Notably, the R&D industry is expected to add more than 4,200 employment opportunities, while the headquarters and professional services segment will contribute more than 3,000 openings over the next few years.

In comparison, 2019's investments were predicted to create close to 33,000 openings and to contribute $29.4 billion in expected value-added a year.

Of the more than 19,000 jobs that will be created over the next few years, 45 per cent are in production and include roles such as process engineers and administrative assistants. Close to a quarter of the new openings will be in digital roles, such as cloud developers and software engineers.

Mr Chan noted that Singapore's focus is not solely on the investment amount secured or the number of jobs created.

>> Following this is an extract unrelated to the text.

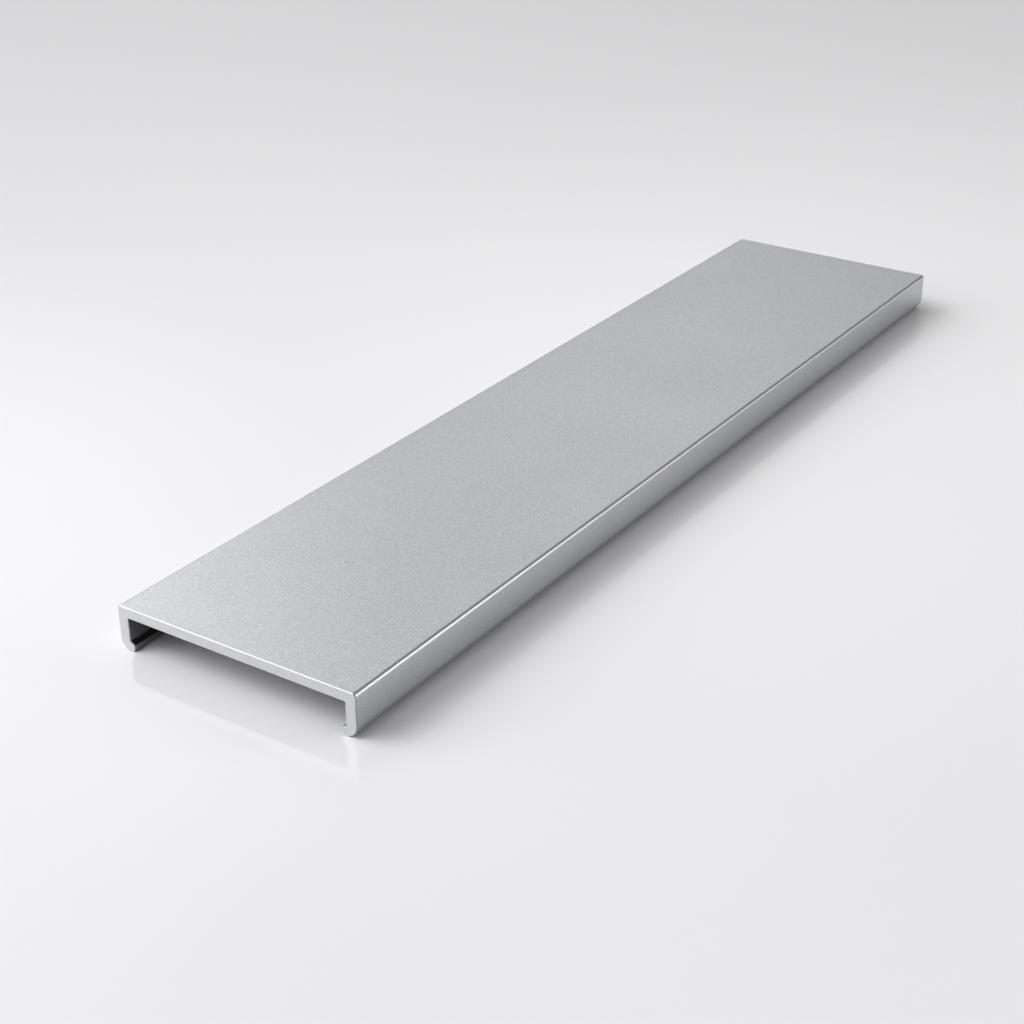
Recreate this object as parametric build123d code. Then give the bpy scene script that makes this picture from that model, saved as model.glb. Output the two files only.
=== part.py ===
from build123d import *
import math
import os

# Clip-on cover profile in extruded aluminium, one cut length of stock.
# Frame: +Z up, +Y along the length, +X across the width.
# The origin is on the floor, under the middle of the profile.

# Driving dimensions, in millimetres and degrees

profile_width = 60.0  # over the outer faces of the two legs
profile_height = 10.0  # from the feet to the show face
stock_length = 270.0  # between the two saw cuts
web_thickness = 2.5  # the flat top wall
leg_thickness = 2.6  # each upright side wall
hook_reach = 1.1  # how far a hook stands in from its leg
hook_nose_height = 1.6  # upright face at the hook's tip, measured from the feet
hook_ramp_angle = 30.0  # rise of the hook's upper face from its nose to the leg
crown_radius = 0.8  # outer top corner of the section
toe_radius = 2.6  # outer bottom corner of each leg
throat_radius = 0.2  # inner corner between the web and a leg
hook_root_radius = 0.3  # inner corner between a hook and its leg
hook_nose_radius = 0.3  # top edge of the hook's nose
hook_heel_radius = 0.6  # bottom edge of the hook's nose
saw_edge_chamfer = 0.15  # broken edge all round each saw cut

# Places worked out from the driving dimensions

half_width = profile_width / 2
leg_inner_x = half_width - leg_thickness
hook_nose_x = leg_inner_x - hook_reach
web_underside_z = profile_height - web_thickness
hook_ramp_top_z = hook_nose_height + hook_reach * math.tan(math.radians(hook_ramp_angle))

# Corners of the right-hand half of the section, from the show face round the leg and
# its hook to the underside of the web, each with the radius that rounds it

CORNERS = [
    ((half_width, profile_height), crown_radius),
    ((half_width, 0), toe_radius),
    ((hook_nose_x, 0), hook_heel_radius),
    ((hook_nose_x, hook_nose_height), hook_nose_radius),
    ((leg_inner_x, hook_ramp_top_z), hook_root_radius),
    ((leg_inner_x, web_underside_z), throat_radius),
]


def section():
    """Rounded section of the profile in the XZ plane, the left half mirroring the right."""
    right = [place for place, radius in CORNERS]
    left = [(-x, z) for x, z in reversed(right)]
    radii = [radius for place, radius in CORNERS]
    with BuildSketch(Plane.XZ) as sketch:
        with BuildLine():
            FilletPolyline(*right, *left, radius=radii + radii[::-1], close=True)
        make_face()
    return sketch.sketch


def cover_profile():
    """The section run along the stock length, with the edges of both saw cuts broken."""
    with BuildPart() as stock:
        extrude(section(), amount=stock_length / 2, both=True)
        cuts = stock.faces().sort_by(Axis.Y)
        chamfer([*cuts[0].edges(), *cuts[-1].edges()], saw_edge_chamfer)
    return stock.part


def main():
    os.makedirs("parts", exist_ok=True)
    export_step(cover_profile(), "parts/cover_profile.step")


main()
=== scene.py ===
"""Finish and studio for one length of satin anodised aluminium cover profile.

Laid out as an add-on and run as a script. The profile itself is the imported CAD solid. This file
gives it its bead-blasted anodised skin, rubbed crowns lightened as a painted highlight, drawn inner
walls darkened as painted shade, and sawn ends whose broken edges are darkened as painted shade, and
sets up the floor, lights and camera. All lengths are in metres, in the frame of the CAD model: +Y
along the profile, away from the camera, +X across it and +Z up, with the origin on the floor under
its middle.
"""

import math

import bmesh
import bpy
from bpy.props import FloatProperty, FloatVectorProperty, PointerProperty
from mathutils import Matrix, Vector


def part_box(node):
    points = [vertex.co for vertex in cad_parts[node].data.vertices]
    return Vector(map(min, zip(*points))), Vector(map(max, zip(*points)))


bl_info = {
    "name": "Aluminium Cover Profile",
    "version": (1, 0, 0),
    "blender": (4, 5, 0),
    "location": "3D View > Sidebar > Profile",
    "description": "Satin anodised finish and a plain studio for a clip-on aluminium cover profile",
    "category": "Object",
}

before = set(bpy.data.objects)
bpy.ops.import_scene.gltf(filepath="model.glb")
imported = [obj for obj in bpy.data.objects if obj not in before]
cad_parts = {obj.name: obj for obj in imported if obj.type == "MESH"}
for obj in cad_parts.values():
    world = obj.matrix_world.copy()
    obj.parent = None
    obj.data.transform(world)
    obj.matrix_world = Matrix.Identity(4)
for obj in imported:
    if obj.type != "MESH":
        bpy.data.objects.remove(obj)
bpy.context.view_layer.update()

COVER_NODE = "cover_profile"
# The origin is under the profile's middle, so its box's highest corner gives its half sizes
COVER_HALF_WIDTH, COVER_HALF_LENGTH, COVER_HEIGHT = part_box(COVER_NODE)[1]
MM = 0.001


# Settings

class CoverFinishSettings(bpy.types.PropertyGroup):
    """Sizes of the section's zones, and the colour and grain of each zone."""

    leg_thickness: FloatProperty(
        name="Leg thickness", description="Upright side wall of the section",
        subtype="DISTANCE", unit="LENGTH", default=2.6 * MM)
    web_thickness: FloatProperty(
        name="Web thickness", description="Flat top wall of the section",
        subtype="DISTANCE", unit="LENGTH", default=2.5 * MM)
    crown_radius: FloatProperty(
        name="Crown radius", description="Outer top corner of the section",
        subtype="DISTANCE", unit="LENGTH", default=0.8 * MM)
    saw_edge_chamfer: FloatProperty(
        name="Saw edge chamfer", description="Broken edge round each saw cut",
        subtype="DISTANCE", unit="LENGTH", default=0.15 * MM)

    skin_colour: FloatVectorProperty(
        name="Anodised skin", description="Colour of the bead-blasted anodised skin",
        subtype="COLOR", size=3, min=0, max=1, default=(0.597, 0.606, 0.621))
    skin_roughness: FloatProperty(
        name="Skin roughness", description="Roughness of the bead-blasted anodised skin",
        subtype="FACTOR", min=0, max=1, default=0.36)
    # Darker than the skin as painted shade for the channel's dark inside; the drawn finish itself is in
    # the roughness and die lines
    wall_colour_and_shade: FloatVectorProperty(
        name="Inner walls",
        description="Colour of the drawn inner walls, which the blasting doesn't reach",
        subtype="COLOR", size=3, min=0, max=1, default=(0.30, 0.305, 0.315))
    wall_roughness: FloatProperty(
        name="Inner wall roughness", description="Roughness of the drawn inner walls",
        subtype="FACTOR", min=0, max=1, default=0.28)
    # Lighter than the skin as a painted highlight along the crowns; the rubbing itself is in the lower
    # roughness
    crown_colour_and_highlight: FloatVectorProperty(
        name="Crowns", description="Colour of the rubbed crowns along the profile",
        subtype="COLOR", size=3, min=0, max=1, default=(0.64, 0.647, 0.66))
    crown_roughness: FloatProperty(
        name="Crown roughness", description="Roughness of the rubbed crowns along the profile",
        subtype="FACTOR", min=0, max=1, default=0.34)
    # Darker than the skin as painted shade that dims the broken edges' highlight
    edge_shade_colour: FloatVectorProperty(
        name="Saw edges", description="Colour of the broken edges round the saw cuts",
        subtype="COLOR", size=3, min=0, max=1, default=(0.34, 0.345, 0.35))
    edge_roughness: FloatProperty(
        name="Saw edge roughness", description="Roughness of the broken edges round the saw cuts",
        subtype="FACTOR", min=0, max=1, default=0.45)
    cut_colour: FloatVectorProperty(
        name="Sawn ends", description="Colour of the sawn ends",
        subtype="COLOR", size=3, min=0, max=1, default=(0.655, 0.66, 0.67))
    cut_roughness: FloatProperty(
        name="Sawn end roughness", description="Roughness of the sawn ends",
        subtype="FACTOR", min=0, max=1, default=0.42)

    bead_size: FloatProperty(
        name="Bead mark size", description="Width of one bead mark in the blasted skin",
        subtype="DISTANCE", unit="LENGTH", default=0.24 * MM)
    bead_depth: FloatProperty(
        name="Bead mark depth", description="Depth of the bead marks in the blasted skin",
        subtype="DISTANCE", unit="LENGTH", default=0.004 * MM)
    bead_contrast: FloatProperty(
        name="Bead mark contrast", description="How far bead marks lighten and darken the skin",
        min=0, max=2, default=1.1)
    saw_spacing: FloatProperty(
        name="Saw mark spacing", description="Distance between the lines that the saw leaves",
        subtype="DISTANCE", unit="LENGTH", default=0.18 * MM)
    saw_depth: FloatProperty(
        name="Saw mark depth", description="Depth of the lines that the saw leaves",
        subtype="DISTANCE", unit="LENGTH", default=0.004 * MM)
    saw_contrast: FloatProperty(
        name="Saw mark contrast", description="How far saw marks lighten and darken the cut",
        subtype="FACTOR", min=0, max=1, default=0.5)
    blade_reach: FloatProperty(
        name="Blade reach",
        description="How far the saw blade's axle is to the left of the profile's middle",
        subtype="DISTANCE", unit="LENGTH", default=150 * MM)
    blade_height: FloatProperty(
        name="Blade height", description="Height of the saw blade's axle above the profile's feet",
        subtype="DISTANCE", unit="LENGTH", default=20 * MM)
    die_spacing: FloatProperty(
        name="Die line spacing", description="Distance between the drawn lines of the inner walls",
        subtype="DISTANCE", unit="LENGTH", default=0.35 * MM)
    die_depth: FloatProperty(
        name="Die line depth", description="Depth of the drawn lines of the inner walls",
        subtype="DISTANCE", unit="LENGTH", default=0.003 * MM)
    die_contrast: FloatProperty(
        name="Die line contrast", description="How far die lines lighten and darken the inner walls",
        subtype="FACTOR", min=0, max=1, default=0.3)
    haze_size: FloatProperty(
        name="Haze size", description="Size of the faint clouds in the blasting",
        subtype="DISTANCE", unit="LENGTH", default=28 * MM)
    haze_amount: FloatProperty(
        name="Haze amount", description="How far the clouds in the blasting change its roughness",
        subtype="FACTOR", min=0, max=1, default=0.05)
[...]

"We want to secure investments that make us a critical part of the global value chain in different industries, so that we cannot be easily bypassed, so that we have the knowledge, we have the IP (intellectual property)... to make sure that we can entrench ourselves in the global value chain."

For the medium to long term, the EDB's yearly targets are fixed asset investments of between $8 billion and $10 billion, total business expenditure of $5 billion to $7 billion a year and 16,000 to 18,000 new jobs.

Mr Chan said while Singapore is optimistic about its prospects for the year, it cannot assume the road ahead will be a "walk in the park".

"We also need to be mindful that things can change very quickly... we must continue to be flexible and adaptable - Government, companies and workers."